Published March 25, 2014

On April 5, 2009, President Obama gave a speech in Prague, calling nuclear terrorism "the most immediate and extreme threat to global security," and hosted the first Nuclear Security Summit (NSS) in Washington, DC in April 12-13, 2010. Additional summits took place in Seoul in 2012 and in the Hague in 2014. Additional documents are available on the State Department website.

The summit aims to secure nuclear material and encourage collaboration between countries to eliminate nuclear weapons. Countries report on their progress in securing their nuclear materials.

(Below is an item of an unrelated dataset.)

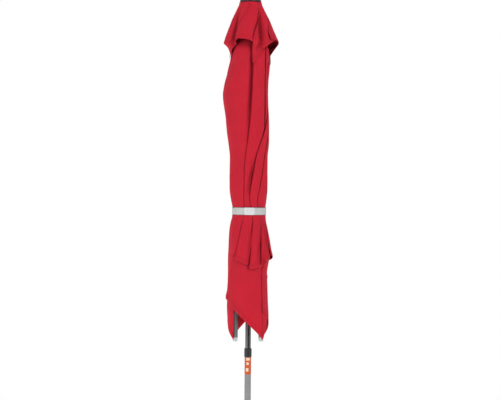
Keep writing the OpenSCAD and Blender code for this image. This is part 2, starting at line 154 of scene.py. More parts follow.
# Half widths of the closed bundle: (distance from the crown, to the left, to the right)
BUNDLE = ((0, 40, 40), (0.05, 44, 44), (0.10, 52, 50), (0.15, 64, 62), (0.185, 74, 72), (0.221, 77, 77),
          (0.26, 86, 75), (0.31, 98, 71), (0.356, 106, 71), (0.39, 103, 73), (0.45, 93, 76), (0.50, 88, 77),
          (0.55, 81, 76), (0.60, 76, 71), (0.68, 78, 71), (0.74, 77, 70), (0.785, 69, 65), (0.805, 64, 62),
          (0.835, 64, 62), (0.86, 71, 65), (0.89, 76, 72), (0.93, 78, 80), (0.974, 79, 88), (1.00, 80, 91),
          (1.03, 80, 82), (1.06, 80, 72), (1.10, 81, 70), (1.15, 83, 73), (1.20, 85, 78), (1.24, 82, 81),
          (1.28, 81, 80), (1.34, 80, 80))
BUNDLE_BLUR = 0.012                      # distance over which those corners are rounded

# The vent hood's half widths by height below its top: to the left, to the right
HOOD_SHAPE = ((0, 41, 41), (0.027, 54, 54), (0.066, 73, 74), (0.105, 87, 89), (0.135, 97, 103),
              (0.150, 101, 111), (0.160, 104, 112), (0.170, 91, 104), (0.180, 84, 97), (0.204, 76, 80),
              (0.25, 76, 78))
HOOD_BLUR = 0.004                        # distance over which those corners are rounded
HOOD_MID_FALL = 0.825                    # height lost down the middle of a side, per metre of cloth
HOOD_FALL = {"front": 1.0, "right": 0.985, "rear": 0.985, "left": 0.9}    # and down each corner
CORNER_SHARE = 0.8                       # of the way to a side's middle, where a corner's fall has died out
HOOD_TWIST, TWIST_DEEP = 35 * DEG, 0.16  # how far round from their ribs the corners hang, at this depth
HOOD_FULL = 0.12                         # height below the top at which the hood's folds reach full depth

# Stretches of a hood sector between its turns: the flat angle and the place round from the rib
# where each one ends, in degrees, how many layers down it lies, and from where on it comes up
HOOD_TURNS = ((3, 4, 0, None), (14, -14, 1, None), (24, 3, 2, None), (46, 52, 2, 3), (54, 38, 1, None),
              (84.72, 90, 2, 52))
HOOD_RISE_OVER = 4                       # degrees in which such a stretch comes up
HOOD_LAYER = 3                           # depth of a layer, in mm
HOOD_CLEAR = 4                           # least room in mm over the bundle, of which each layer takes one
HOOD_WAVES, WAVE_DRIFT, WAVE_HEIGHT = 7, 30, 1.2 * MM     # shallow waves round the hood, wandering downwards
HOOD_BELOW_CAP = 2 * MM

# Hollows that run down the cloth: azimuth and depth in mm, at distances from the crown or, on the
# hood, heights below its top; then half its width in degrees
GROOVES = ((((0.15, 5, 0), (0.24, 4, 14), (0.35, 1, 16), (0.42, -2, 15), (0.52, -6, 4), (0.56, -8, 0)), 4.5),
           (((0.57, 22, 0), (0.62, 13, 7), (0.67, 6, 15), (0.73, -2, 12), (0.78, -7, 0)), 4.5),
           (((0.56, -5, 0), (0.62, -12, -3), (0.70, -18, -3.5), (0.78, -20, -3), (0.83, -20, 0)), 4),
           (((0.86, 9, 0), (0.90, 6, 8), (0.97, 2, 13), (1.02, -1, 6), (1.05, -3, 0)), 4),
           (((0.85, 46, 0), (0.90, 40, 9), (0.97, 34, 17), (1.01, 32, 12), (1.03, 31, 0)), 7.5),
           (((0.84, 58, 0), (0.90, 58, 10), (0.955, 60, 12), (0.98, 60, 0)), 4),
           (((0.95, 47, 0), (0.98, 46, 9), (1.03, 45, 11), (1.06, 44, 0)), 3.5),
           (((1.055, 11, 0), (1.07, 12, 10), (1.095, 15, 10), (1.12, 17, 0)), 2.5),
           (((0.20, 205, 0), (0.30, 200, 8), (0.70, 190, 6), (0.78, 188, 0)), 5),
           (((0.25, 262, 0), (0.40, 258, 7), (0.70, 250, 7), (0.78, 248, 0)), 5))
HOOD_GROOVES = ((((0, 48, 0), (0.027, 44, 5), (0.07, 34, 22), (0.14, 29, 33), (0.20, 25, 28)), 9),
                (((0, -52, 0), (0.037, -52, 6), (0.08, -50, 20), (0.14, -48, 28), (0.20, -46, 20)), 9),
                (((0, 135, 0), (0.04, 132, 6), (0.14, 122, 24), (0.20, 120, 18)), 9),
                (((0, 225, 0), (0.04, 220, 6), (0.14, 208, 24), (0.20, 206, 18)), 9))
GROOVE_BLUR = 0.01                       # distance over which the corners in those paths are rounded

# Long shallow folds down the cloth: waves round the bundle, how fast they drift round it, height in mm
WRINKLES = ((3, 2.1, 1.0), (5, -3.3, 0.9), (8, 4.7, 0.6), (13, -6.1, 0.35))


def outward(az):
    """Level unit vectors that point away from the pole."""
    return np.stack([np.sin(az), -np.cos(az), np.zeros_like(az)], -1)


def upright(z):
    """Vectors that add these heights."""
    return np.stack([0 * z, 0 * z, z], -1)


def soft_interp(x, points, blur, column=1):
    """Linear interpolation, averaged over a short stretch so that it has no corners."""
    xs, ys = [p[0] for p in points], [p[column] for p in points]
    return sum(np.interp(x + o, xs, ys) for o in np.linspace(-blur, blur, 7)) / 7


def smooth(x):
    """A rise from 0 to 1 that starts and ends level."""
    x = np.clip(x, 0, 1)
    return x * x * (3 - 2 * x)


def shape_radius(shape, x, blur, az):
    """Distance from the pole's axis to a shape that is given by its half widths at places x."""
    left, right = soft_interp(x, shape, blur), soft_interp(x, shape, blur, 2)
    across = np.sin(az)
    return (np.where(across < 0, left, right) * across**2 + (left + right) / 2 * np.cos(az) ** 2) * MM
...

The NSS 2014 final communiqué contains new agreements that build on the results of earlier summits in Washington and Seoul. Here are some examples:

  • The smaller the amount of nuclear material, the smaller the risk. The NSS countries have therefore agreed to keep the quantities of nuclear material as low as possible, and to reduce them where possible. Countries that use highly enriched uranium or plutonium as fuel for power generation will limit the quantity involved as much as they can.
  • The agreements cover not only nuclear material that can be used for making nuclear weapons (highly enriched uranium and plutonium), but also other radioactive materials, such as low-enriched uranium, cobalt-60, strontium-90 and caesium-137. Many of these materials have useful applications in hospitals, industry and research. But they can also be used with ordinary explosives to make a 'dirty bomb'.
  • All participating countries will implement the guidelines of the International Atomic Energy Agency (IAEA). In addition to the agreements in the final communiqué, 35 countries have undertaken to incorporate the IAEA guidelines into their national legislation. The guidelines will therefore be binding on these countries, which will also engage IAEA teams to assess the security of nuclear materials.
  • Nuclear forensics is an important tool for tackling criminal misuse of nuclear materials. It can identify the origin of nuclear material and the route it has taken.
  • The participants have laid the basis for an efficient and sustainable nuclear security architecture, consisting of treaties, guidelines and international organisations. The IAEA plays a pivotal role in this regard. An important new element is the agreements on the steps that countries can take to enhance confidence in one another's nuclear security measures. Greater mutual trust will allow even more efficient cooperation and make it easier to assess whether the nuclear material in the world is well secured.
  • As regards industrial uses of nuclear materials, government and business must work together closely. The security of nuclear material must be governed by law, without businesses and institutions being hampered by unnecessary rules.